Botswana is considering lifting a ban on elephant hunting to curb human-wildlife conflict from increased population.
A Cabinet committee, led by the Minister of Environment, Natural Resources Conservation and Tourism, Francs van der Westhuizen, on Thursday presented its recommendations to President Mokgweetsi Masisi calling for the “lifting of the ban, the development of a legal framework that will create an enabling environment of the safari hunting industry, as well as managing the elephant population within its historic range.”
It also proposed regular but limited culling of elephants “...and (the) establishment of elephant meat canning, including production of pet food and processing into other products.”
Botswana imposed the ban in January 2014 during President Ian Khama's tenure with the government then arguing it was a necessary measure to protect wildlife population.

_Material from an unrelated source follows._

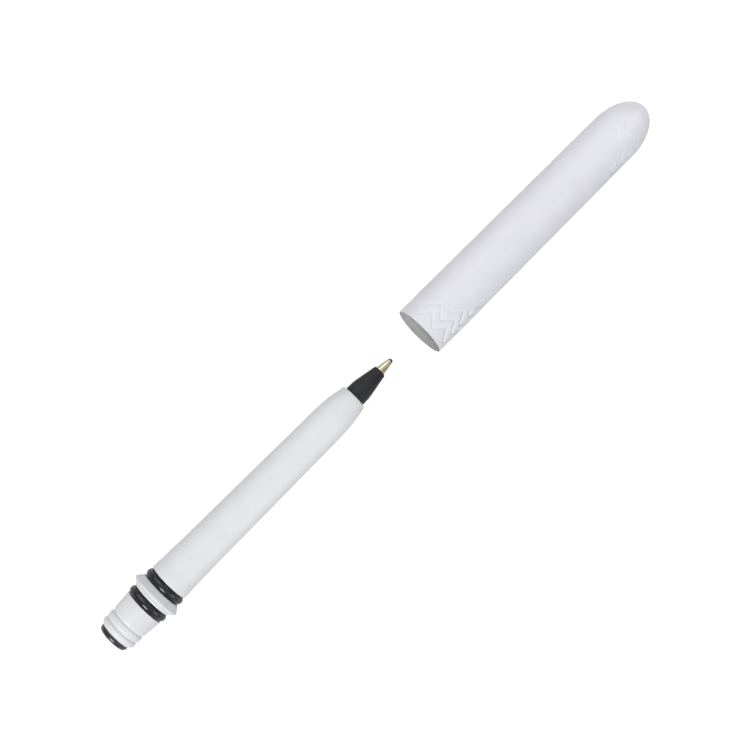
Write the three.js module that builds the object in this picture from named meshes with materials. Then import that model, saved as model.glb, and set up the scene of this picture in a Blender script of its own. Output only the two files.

The decision sparked a public outcry among communities dependent on income from trophy hunting licences.
However, in June last year, President Masisi appointed a committee to review the prohibition, promising to take the recommendations into consideration.
Communities bordering parks and sanctuaries have in the recent past complained about wildlife encroaching their villages.
“If need be, we will give an opportunity to parliament to also interrogate it and allow them space to intervene, before we make a final determination,” President Masisi said on Thursday after receiving the report.
Botswana is likely to face criticism from animal-rights activists and conservationists should it lift the ban on big-game hunting.
Elephants Without Borders (EWB) argues that elephant population is decreasing across Africa and the lifting of the ban could dent Botswana’s tourism.
The country has the world’s largest elephant population with over 130,000 of the pachyderms, according to the Great Elephant Census.
Last year, the Masisi’s administration came under fire after the media reported that nearly 100 elephants had been killed for ivory following a decision to disarm rangers.
But the government refuted the reports and organised a media tour to the affected areas.